Wednesday, June 19, 2013
Your insula knows whether you need Lexapro or CBT?
Here's the original article from JAMA Psychiatry that is making all the headlines recently. The authors suggest that their findings (if replicated) indicate that depressed patients should undergo a $2,000 PET scan test (which involves an intravenous injection of radioactive liquid) in order the decide whether they should receive Lexapro (an antidepressant) or CBT (a psychotherapy) as a first-line treatment for their depression.
The study randomly assigned 82 depressed patients (with the usual exclusion for patients with "current suicidal ideation requiring urgent clinical intervention") to either Lexapro (up to 20 mg qd) or CBT (16 sessions; twice weekly for the first 4 weeks, then weekly). After 12 weeks, 6 of the 30 (20.0%) Lexaprosiacs were still depressed, versus 9 of the 33 (27.3%) of the CBT'rs. (19 participants were excluded or terminated after randomization.)

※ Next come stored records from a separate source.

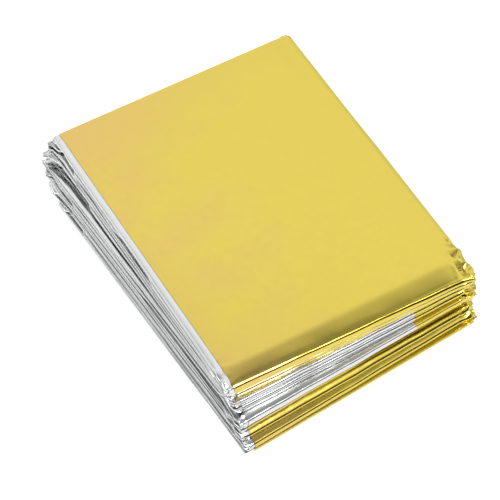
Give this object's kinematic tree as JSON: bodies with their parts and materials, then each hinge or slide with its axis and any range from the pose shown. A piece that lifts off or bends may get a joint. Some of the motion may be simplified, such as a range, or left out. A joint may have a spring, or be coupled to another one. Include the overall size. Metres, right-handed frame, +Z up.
{
  "type": "folded emergency foil blanket",
  "caption": "Gold and silver metallised film survival blanket, pleated to a strip and folded back and forth into a flat packet that rests on a surface.",
  "frame": {"origin": "centre of the packet's box in plan, on the surface that it lies on", "axes": "+X across the strip, +Y from the stepped front turns to the back ones, +Z up through the layers"},
  "size_m": [0.1016, 0.1332, 0.0252],
  "materials": {
    "foil": "thin metallised film, glossy, gold on one side and silver on the other, with fine creases"
  },
  "bodies": {
    "root": {"blanket": "foil"}
  },
  "joints": []
}
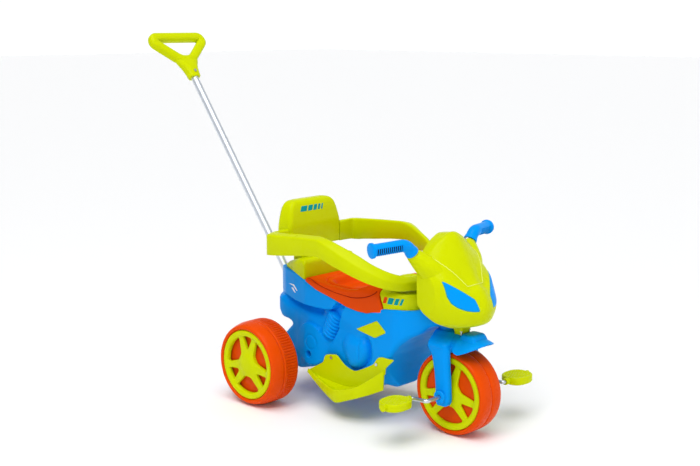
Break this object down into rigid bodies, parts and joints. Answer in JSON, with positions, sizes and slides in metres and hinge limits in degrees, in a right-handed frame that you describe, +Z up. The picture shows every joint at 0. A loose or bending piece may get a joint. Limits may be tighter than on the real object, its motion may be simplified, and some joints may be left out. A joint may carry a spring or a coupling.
{
  "type": "children's tricycle",
  "caption": "Pedal tricycle for small children with a moulded body, seat with backrest, guard ring, footrests, motorcycle-style mask and a rear push handle.",
  "frame": {"origin": "on the floor, under the middle of the rear axle", "axes": "+X forwards, +Y to the rider's left, +Z up"},
  "size_m": [1.2434, 0.482, 1],
  "materials": {
    "lime_plastic": "gloss",
    "blue_plastic": "gloss",
    "orange_plastic": "gloss",
    "steel": "satin",
    "nylon": "matte"
  },
  "bodies": {
    "chassis": {"body_shell_right": "blue_plastic", "body_shell_left": "blue_plastic", "body_screws": "steel", "side_badges": "lime_plastic", "seat": "orange_plastic", "seat_screws": "steel", "backrest": "lime_plastic", "tank_cover": "lime_plastic", "guard_ring": "lime_plastic", "ring_screws": "steel", "footrest_right": "lime_plastic", "footrest_left": "lime_plastic", "footrest_screws": "steel", "rear_axle": "steel", "axle_spacer_right": "blue_plastic", "axle_spacer_left": "blue_plastic", "axle_push_nuts": "steel", "head_bush_lower": "nylon", "head_bush_upper": "nylon", "push_socket": "blue_plastic"},
    "steering": {"fork": "blue_plastic", "fork_bushes": "nylon", "fender": "blue_plastic", "fender_screws": "steel", "column_cap": "blue_plastic", "handlebar": "steel", "handlebar_bolt": "steel", "grip_right": "blue_plastic", "grip_left": "blue_plastic", "mask": "lime_plastic", "mask_bracket": "lime_plastic", "mask_screws": "steel", "headlight_right": "blue_plastic", "headlight_left": "blue_plastic"},
    "front_wheel": {"front_wheel_right": "orange_plastic", "front_wheel_left": "orange_plastic", "front_cap_right": "lime_plastic", "front_cap_left": "lime_plastic", "crank": "steel", "pedal_nuts": "lime_plastic"},
    "pedal_right": {"pedal_right": "lime_plastic"},
    "pedal_left": {"pedal_left": "lime_plastic"},
    "rear_wheel_right": {"rear_wheel_right_outer": "orange_plastic", "rear_wheel_right_inner": "orange_plastic", "rear_cap_right": "lime_plastic"},
    "rear_wheel_left": {"rear_wheel_left_outer": "orange_plastic", "rear_wheel_left_inner": "orange_plastic", "rear_cap_left": "lime_plastic"},
    "push_handle": {"push_tube": "steel", "push_grip": "lime_plastic", "push_grip_screw": "steel"}
  },
  "joints": [
    {"name": "steer", "type": "hinge", "parent": "chassis", "child": "steering", "pos_m": [0.539, 0, 0.109], "axis": [-0.2351, 0, 0.972], "range_deg": [-25, 25]},
    {"name": "front_wheel_spin", "type": "hinge", "parent": "steering", "child": "front_wheel", "pos_m": [0.539, 0, 0.109], "axis": [0, 1, 0], "continuous": true},
    {"name": "pedal_right_spin", "type": "hinge", "parent": "front_wheel", "child": "pedal_right", "pos_m": [0.49053, 0, 0.10731], "axis": [0, 1, 0], "continuous": true},
    {"name": "pedal_left_spin", "type": "hinge", "parent": "front_wheel", "child": "pedal_left", "pos_m": [0.58747, 0, 0.11069], "axis": [0, 1, 0], "continuous": true},
    {"name": "rear_wheel_right_spin", "type": "hinge", "parent": "chassis", "child": "rear_wheel_right", "pos_m": [0, 0, 0.115], "axis": [0, 1, 0], "continuous": true},
    {"name": "rear_wheel_left_spin", "type": "hinge", "parent": "chassis", "child": "rear_wheel_left", "pos_m": [0, 0, 0.115], "axis": [0, 1, 0], "continuous": true},
    {"name": "push_handle_slide", "type": "slide", "parent": "chassis", "child": "push_handle", "axis": [-0.5962, 0, 0.8028], "range_m": [0, 0.07]}
  ]
}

The researchers the did a two-way ANOVA [treatment (CBT or Lexapro) x outcome (remission or nonresponse)] to identify brain regions in the pre-treatment baseline PET scans that "predicted" (or rather, postdicted) treatment response. They found six such regions: right anterior insula, right inferior temporal cortex, left amgydala, left premotor cortex, right motor cortex, and precuneus. They found the strongest effect size for the insula and thus labelled it a "treatment-specific biomarker candidate."
Just a couple of comments:
1. The authors appropriately state that these findings require replication. This is because this study was a fishing expedition -- they had no idea, and no real reason to believe, that the metabolic rate of the right anterior insula would predict response to a specific treatment. They looked at dozens of brain regions, searching for "significant differences" between the groups and they found one -- just like you always will if you look at enough variables. What are the chances that these findings will be replicated by another group of researchers? Well, when is the last time you saw any study in neuroscience replicated by a second group of researchers? (It's pretty darn hard to replicate somebody else's random findings.)
2. Not having an initial hypothesis as to which brain regions might be involved is par for the course with these types of studies. This should be pretty shocking to anyone who ever got a B or higher in a psychology Research Methods course. The authors present very plausible-sounding reasons for why the right anterior insula is just so great at predicting treatment-specific response, but be aware that they would have come up with equally plausible-sounding reasons had the most significant effect been for the left premotor cortex or the precuneus (or the part of the brain that is involved in blink rate, if anyone knew what that was). Because human beings are very clever and creative, we can come up with plausible explanations for any random phenomenon (this is the pitfall of Freudian dream analysis -- AND of neuroscience).
3. It is really weird/lame that they found no main effect for remission. In other words, there was no brain region that predicted whether you would recover from your depressive episode in 12 weeks (regardless of which treatment you received). They are pretty silent about this non-result in their paper, although they sure seemed to think that they would find something.
4. It seems like the real question here is is not "Which brain region best predicts treatment outcome?" but rather "How do we match patients and treatments for the best results?" A future study should compare whether a clinician (or a psychological test, such as the MMPI-2) could perform the same task they are saying that the insula is doing (i.e., deciding which patients should get which treatment). And let's not lose sight of the fact that 76% of the patients recovered from their depressive episode despite being randomly assigned to either CBT or Lexapro, regardless of their personal preferences.
5. Would you rather have a clinical interview with a psychodiagnostician, complete a 90 minute True or False test, or have a radioactive i.v. followed by a PET scan that your insurance may or may not pay for?
6. My guess is that treatment-specific response has a lot to do with what kind of depression the patients had. We have known for a while now that people with dysthymia respond better to antidepressants than they do to psychotherapy, and people with chronic major depression respond better to combined therapy (AD meds + psychotherapy). How long the patients had been depressed was not noted in the insula study.
7. Any study that looks at psychotherapy efficacy and ignores therapeutic alliance (the strongest predictor of psychotherapy outcome) is courting worthlessness. Therapeutic alliance also influences response to antidepressant medications! If you don't like your psychiatrist (or if he doesn't like you), then you are less likely to get better.
8. Why do people persist in using the crappy little HAM-D as their only outcome measure of depression? Why not use the MMPI-2? If they had, we could have been able to tell the chronic depressives from the acute depressives (and which of the patients had hysteric defenses, paranoia, agitation, etc.).
For the best critiques of brain imaging studies (by an fMRI reseacher), I refer you to Neuroskeptic. As Neuroskeptic says, brain imaging "is a great way to approach neuroscientific questions. It’s a bad (and terribly expensive) way to do psychology." The new book, Brainwashed, by Scott Lilienfeld and Sally Satel, also promises to be well worth reading.